İkisini birbirinin yanına koymamaya çalışıyorum. Doğrusunu sorarsan metinde izlerine rastlayabilirsiniz. Beni tanıyanlar o çağrışımı kurabiliyorlar. Benim aslında ne iş yaptığımı bilmeyenler bu çağrışımı kuramıyorlar. Kurmalarını da istemedim zaten. İkisini hiçbir zaman birbirine karıştırmadım. Hayatımın çok ciddi bir döneminde gazetecilik ve editörlük yaparak yaşadım. Akademide de ben uygarlık tarihçisiyim. Bunları hiç getirip de yazdığım metnin ortasına bir yerine çağrışımlarıyla birlikte hiç koymadım. Onun bana öğrettiği şeyi, bende yarattığı duyguyu, mitosun bende çağrıştırdığı her şeyi bir biçimde elbette şiirime entegre etmeyi, onun içinde kurmayı deniyorum. Ama biliyorum ki birbirinden başka başlıklar bunlar. Şiir beni ben yapan şey aslında bakarsan. Benim kendi içimden çıkarıp, kendi duygumu, belli bir estetik anlayışla ve belli bir politik yaklaşımla tarif etmeye ve ortaya koymaya çalıştığım şey. Doğrusunu sorarsan geleceğe kalmasını da arzu ettiğim başlık o.

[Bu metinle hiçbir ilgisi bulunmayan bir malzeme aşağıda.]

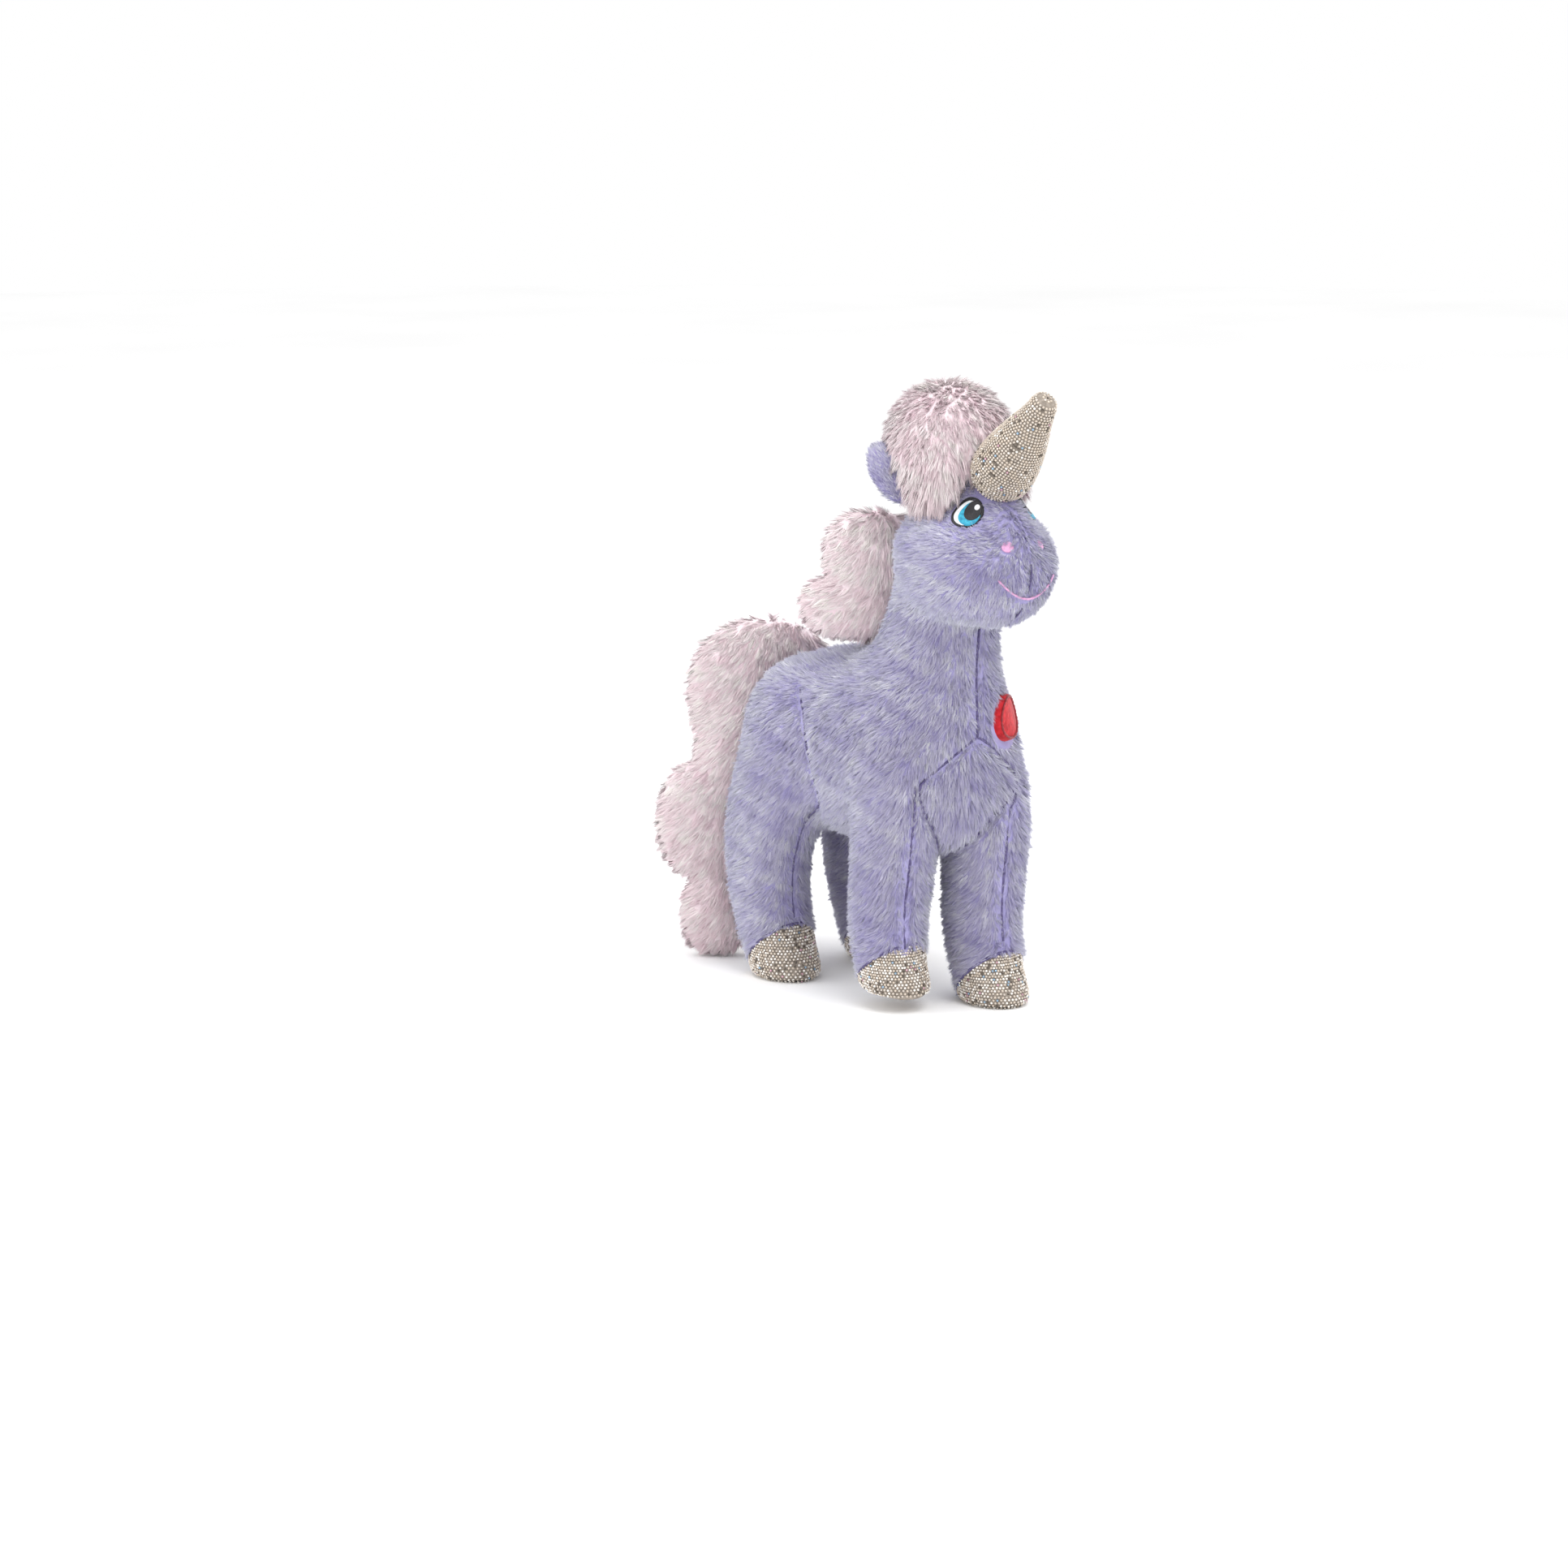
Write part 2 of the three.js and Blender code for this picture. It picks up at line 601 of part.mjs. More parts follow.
function flopPlane(root) {
  const flop = rad(root === TAIL_ROOT ? TAIL_FLOP : MANE_FLOP);
  const back = direction([-Math.cos(flop), -Math.sin(flop), 0]);
  const basis = new THREE.Matrix4().makeBasis(back, UP, back.clone().cross(UP));
  return basis.setPosition(place([...root, 0]));
}

function addLobed(name, lobes, thick, root, obstacles) {
  const blocked = obstacles.reduce((whole, next) => whole.add(next));
  const padded = (inset) => lobes
    .map((each) => solid(lobe(each, thick, root, inset)))
    .reduce((whole, next) => whole.add(next));
  const shell = padded(0).subtract(padded(CLOTH)).subtract(blocked);
  for (const [sideName, side] of LEFT_RIGHT) {
    const slab = new THREE.BoxGeometry(FAR, FAR, FAR).translate(0, 0, side * (FAR / 2 + GAP / 2));
    const half = solid(slab.applyMatrix4(flopPlane(root)));
    piece(group, `${name}_panel_${sideName}`, shell.intersect(half), COLOURS.pink);
  }
  piece(group, `${name}_stuffing`, padded(CLOTH + GAP).subtract(blocked), COLOURS.fibre);
}

// Seen from the mane or tail, the body turns the other way round the root line.
function around(makeGeometry, root, angles) {
  return swept(makeGeometry, place([...root, 0]), UP, angles.map((degrees) => -degrees));
}
const neckSpace = column(NECK_ROWS, { inset: -SWING_GAP, sides: 12 });
const maneTurns = there(MANE_LEAN);
addLobed("mane", MANE_LOBES, MANE_THICK, MANE_ROOT, [
  around(neckSpace, MANE_ROOT, maneTurns),
  around(room(TORSO), MANE_ROOT, maneTurns),
  ...maneTurns.flatMap((lean) => headTurns.map((turn) => {
    const head = turned(room(HEAD), place(HEAD_AXIS), UP, turn);
    return solid(turned(head, place([...MANE_ROOT, 0]), UP, -lean));
  })),
]);
const tailTurns = [TAIL_SWING[0], -34, -17, TAIL_SWING[1]];
addLobed("tail", TAIL_LOBES, TAIL_THICK, TAIL_ROOT, [
  around(room(TORSO), TAIL_ROOT, tailTurns),
]);

group.position.set(-BOX_MIDDLE[0], -BOX_MIDDLE[1], 0);

export default group;
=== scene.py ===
"""Looks of the standing plush unicorn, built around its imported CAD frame.

Shapes are written [forward, left, up] in millimetres, from the point midway between the hooves, as in
the CAD source. Each sewn skin is the zero surface of a blended distance field, and its pile is real
geometry: thin tapered blades that lie along a combed direction.
"""

import math

import bpy
import numpy as np
import openvdb
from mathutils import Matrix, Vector, kdtree


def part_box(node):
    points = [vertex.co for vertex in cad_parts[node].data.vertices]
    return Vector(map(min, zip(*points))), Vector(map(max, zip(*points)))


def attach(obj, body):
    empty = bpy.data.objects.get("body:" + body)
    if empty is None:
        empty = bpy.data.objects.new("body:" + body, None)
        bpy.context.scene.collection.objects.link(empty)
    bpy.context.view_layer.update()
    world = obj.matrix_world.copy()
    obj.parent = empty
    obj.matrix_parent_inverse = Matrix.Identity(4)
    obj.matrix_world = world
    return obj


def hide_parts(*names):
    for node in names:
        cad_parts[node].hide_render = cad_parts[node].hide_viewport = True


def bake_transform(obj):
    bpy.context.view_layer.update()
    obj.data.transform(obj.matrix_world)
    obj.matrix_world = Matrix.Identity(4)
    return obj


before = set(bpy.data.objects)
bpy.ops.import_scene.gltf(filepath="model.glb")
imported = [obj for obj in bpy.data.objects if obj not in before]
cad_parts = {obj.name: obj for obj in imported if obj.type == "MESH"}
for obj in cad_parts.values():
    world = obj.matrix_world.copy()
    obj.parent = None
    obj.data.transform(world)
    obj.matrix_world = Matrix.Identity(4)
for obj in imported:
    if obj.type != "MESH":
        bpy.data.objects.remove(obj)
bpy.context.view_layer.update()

MM = 0.001
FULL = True


def middle(node):
    low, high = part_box(node)
    return (low + high) / (2 * MM)


# The rear left sole's middle is here in the toy's own measure.
REAR_SOLE_FORWARD = -34.0
REAR_SOLE_LEFT = 25.0
ORIGIN = middle("hoof_rear_left_sole").y + REAR_SOLE_FORWARD
ORIGIN_LEFT = middle("hoof_rear_left_sole").x - REAR_SOLE_LEFT


def row(points):
    """[forward, left, up] in millimetres as row-frame metres."""
    p = np.asarray(points, float).reshape(-1, 3)
    return np.stack([p[:, 1] + ORIGIN_LEFT, ORIGIN - p[:, 0], p[:, 2]], 1) * MM


def row_dir(vectors):
    v = np.asarray(vectors, float).reshape(-1, 3)
    return np.stack([v[:, 1], -v[:, 0], v[:, 2]], 1)


def unit(v):
    v = np.asarray(v, float)
    return v / np.maximum(np.linalg.norm(v, axis=-1, keepdims=True), 1e-9)


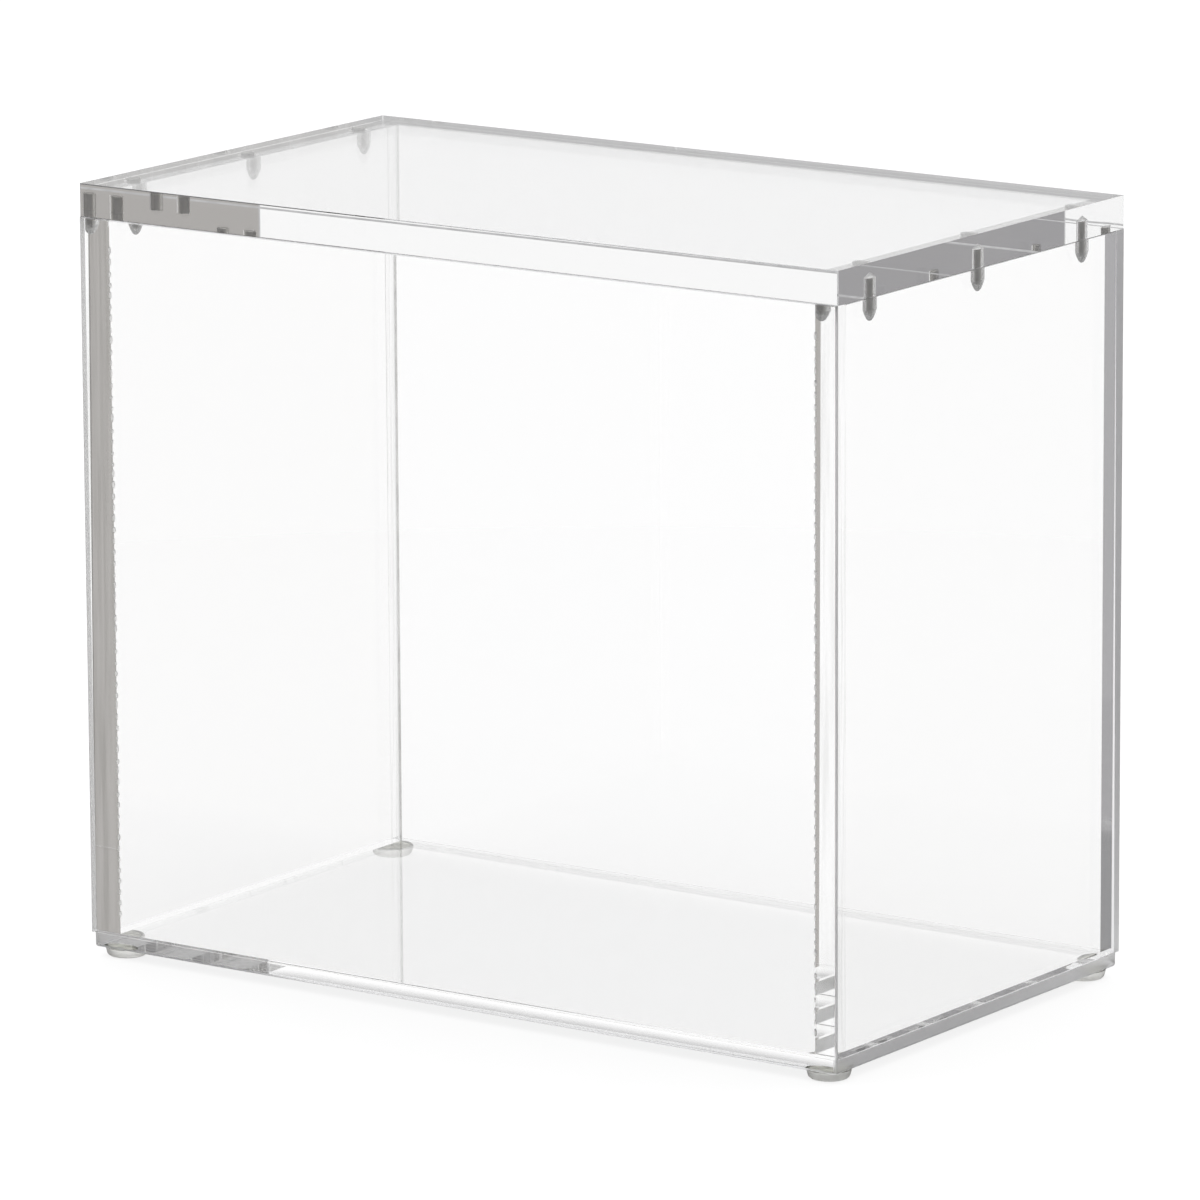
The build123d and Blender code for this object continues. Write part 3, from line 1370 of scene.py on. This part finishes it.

Akademik mesele ise bunun dışında bir bağlam. Biz oradan para kazanıyoruz. Evet, sanata çok yakın bir iş yapıyorum. Arkeoloji yapıyorum, kazıyorum, çiziyorum. Binlerce yıl hiç kimsenin dokunmadan bir yerde beklettiği bir şeye dokunabiliyorum. Onu bulup çıkarabiliyorum. Onun sırlarıyla yüzleşebiliyorum ama bunu hiç getirip ikisini birbirine karıştırmam. Yazdığım bilimsel makale ayrı bir şeydir, şiir ayrı bir şeydir.